How about posting an example of a problem you're having trouble with? That way, we will have something specific to work with. As it is, your question is pretty vague and that is probably why you haven't received a response so far.

 

[Goistein]

Okay! sin(4x)=?
cos(4x)=?
sin(x)+cos(2x)=?
sin(2x)cos(2x)=?
That's why I wanted it to be general...

 

[soroban]

Hello, Goistein!

I'm still not sure what you're looking for, but . . .

How do you get from multiplictions of sines/cosines to additions?

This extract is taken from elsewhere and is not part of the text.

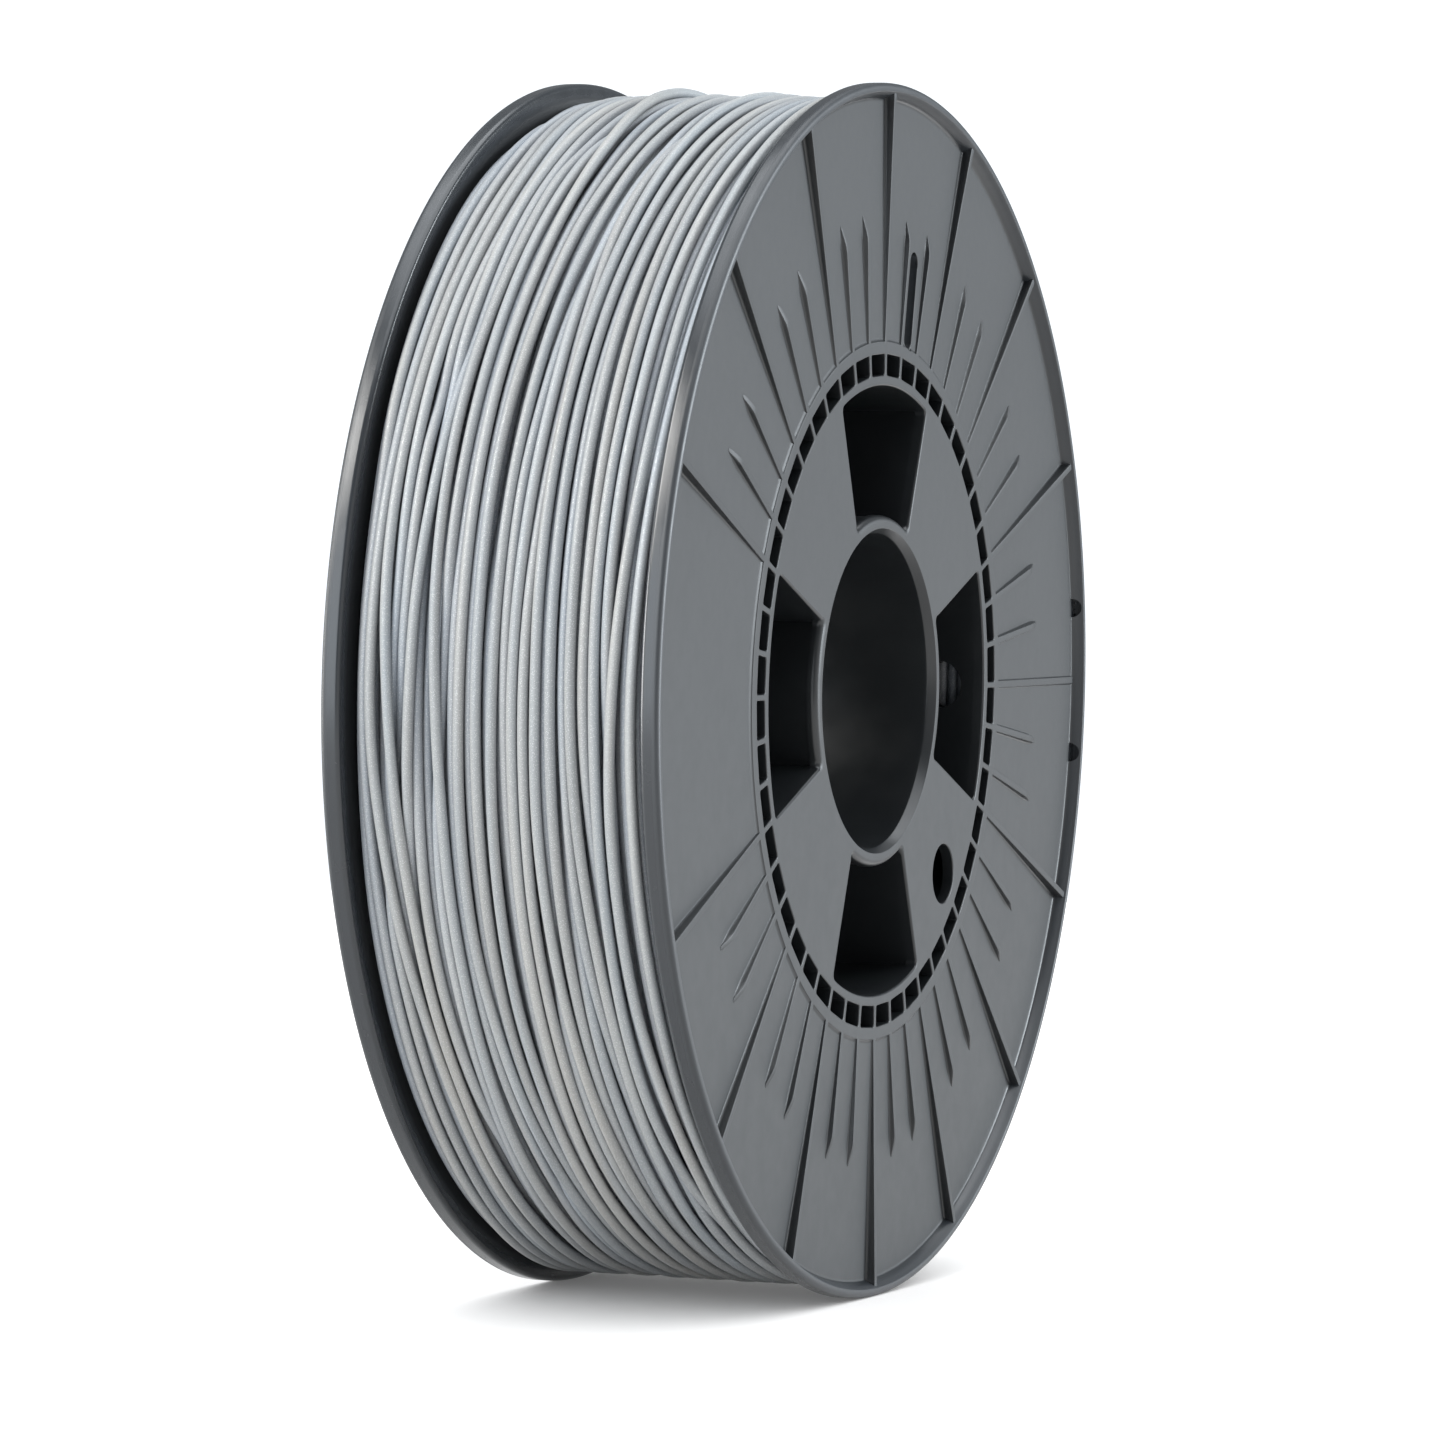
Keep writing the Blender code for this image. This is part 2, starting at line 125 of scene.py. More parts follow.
# The low rib's stations: on the hub's shoulder, on the disc beside it, and past the lip's foot
LOW_RIB_SHOULDER = (0.0002, 0.0001)
LOW_RIB_FROM_HUB = 0.0016
LOW_RIB_PAST_FOOT = 0.0003

# A short rib's ramp: the shares of its length that it is drawn through, and how it narrows
RAMP_SHARES = (0.33, 0.66, 0.88)
RAMP_LEAD = 0.001
RAMP_DROP = 0.00008
RAMP_WIDTH = 0.97
RAMP_NARROWING = 0.35
TIP_WIDTH = 0.3
TIP_HEIGHT = 0.00004

# How finely round shapes are drawn, and how far cutters reach past what they cut
FINE = radians(1.25)
STEPS = 288
CORE_STEPS = 144
DRUM_SIDES = 192
HOLE_SIDES = 48
SLOT_END_STEPS = 12
RIM_HOLE_STEPS = 14
FLOOR_SIDES = 96
BEYOND = 0.002
MERGE_DISTANCE = 0.000001
RIM_HOLE_LEAD = 0.004
RIM_HOLE_RISE = 0.00006
START_HOLE_REACH = (0.047, 0.060)

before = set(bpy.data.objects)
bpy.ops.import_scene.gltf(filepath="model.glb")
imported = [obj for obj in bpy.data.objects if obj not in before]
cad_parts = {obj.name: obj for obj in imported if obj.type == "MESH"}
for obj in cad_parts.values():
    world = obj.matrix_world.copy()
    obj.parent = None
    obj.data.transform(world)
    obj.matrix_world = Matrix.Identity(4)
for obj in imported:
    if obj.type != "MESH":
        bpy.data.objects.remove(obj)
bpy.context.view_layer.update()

UPRIGHT = Matrix(((0, 0, 1), (1, 0, 0), (0, 1, 0))).to_4x4()
CENTRE = Matrix.Translation((0, 0, FLANGE_RADIUS))
NEAR = CENTRE @ UPRIGHT
FAR = CENTRE @ Matrix.Rotation(pi, 4, "Y") @ UPRIGHT


# ----- outlines

def polar(radius, angle):
    return Vector((radius * sin(angle), radius * cos(angle)))


def directions(angle):
    """The unit steps outwards and across at a clock angle."""
    return Vector((sin(angle), cos(angle))), Vector((cos(angle), -sin(angle)))


def arc(radius, start, end):
    count = max(1, round(abs(end - start) / FINE))
    return [polar(radius, start + (end - start) * i / count) for i in range(count + 1)]


def all_round(count):
    """Equally spaced angles, once round."""
    return [tau * i / count for i in range(count)]


def half_round(steps):
    return [pi * i / steps for i in range(steps + 1)]


def circle(centre, radius, sides):
    return [centre + polar(radius, angle) for angle in all_round(sides)]


def turned(points, angle):
    return [Matrix.Rotation(-angle, 2) @ point for point in points]


def mirrored(points):
    return [Vector((-point.x, point.y)) for point in reversed(points)]


def rounded(start, corner, end, count=5):
    """A smooth turn from start to end, pulled towards the corner."""
    shares = [i / count for i in range(count + 1)]
    return [start * (1 - s) ** 2 + corner * 2 * s * (1 - s) + end * s**2 for s in shares]


def line_at_radius(point, direction, radius):
    along = point.dot(direction)
    return point + direction * (sqrt(along**2 - point.length_squared + radius**2) - along)


def window_side():
    inner = polar(WINDOW_INNER_RADIUS, WINDOW_HALF_ANGLE_INNER)
    outer = polar(DRUM_INNER_RADIUS, WINDOW_HALF_ANGLE_OUTER)
    return inner, outer, (outer - inner).normalized()


def window_outline():
    inner, outer, direction = window_side()
    outer_half = WINDOW_HALF_ANGLE_OUTER - WINDOW_CORNER / DRUM_INNER_RADIUS
    inner_half = WINDOW_HALF_ANGLE_INNER - WINDOW_CORNER / WINDOW_INNER_RADIUS
    top = arc(DRUM_INNER_RADIUS, -outer_half, outer_half)
    low = arc(WINDOW_INNER_RADIUS, inner_half, -inner_half)
    right = rounded(top[-1], outer, outer - direction * WINDOW_CORNER)
    right += rounded(inner + direction * WINDOW_CORNER, inner, low[0])
    return top[:-1] + right[:-1] + low[:-1] + mirrored(right)[:-1]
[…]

There are four Product-to-Sum formulas:

. . \(\displaystyle \sin(A)\cdot\sin(B) \;=\;\frac{1}{2}\left[\cos(A-B)\,-\,\cos(A+B)\right]\)

. . \(\displaystyle \sin(A)\cdot\cos(B)\;=\;\frac{1}{2}\left[\sin(A-B)\,+\,\sin(A+B)\right]\)

. . \(\displaystyle \cos(A)\cdot\cos(B)\;=\;\frac{1}{2}\left[\cos(A-B)\,+\,\cos(A+B)\right]\)

. . \(\displaystyle \cos(A)\cdot\sin(B)\;=\;\frac{1}{2}\left[\sin(A-B)\,-\,\sin(A-B)\right]\)

~ ~ ~ ~ ~ ~ ~ ~ ~ ~ ~ ~ ~ ~ ~ ~ ~ ~ ~ ~ ~ ~ ~ ~ ~ ~ ~ ~ ~ ~

I'll derive one of them . . .

We have: \(\displaystyle \:\begin{array}{cc}\sin(A+B)\:=\:\sin(A)\cos(B)\,+\,\sin(B)\cos(A) & \;\;[1]\\ \sin(A-B)\:=\:\sin(A)\cos(B)\,-\,\sin(B)\cos(A) & \;\;[2]\end{array}\)

Add [1] and [2]: \(\displaystyle \:\sin(A+B)\,+\,\sin(A-B)\;=\;2\sin(A)\cos(B)\)

Therefore: \(\displaystyle \:\sin(A)\cos(B)\;=\;\frac{1}{2}\left[\sin(A+B)\,+\,\sin(A-B)\right]\)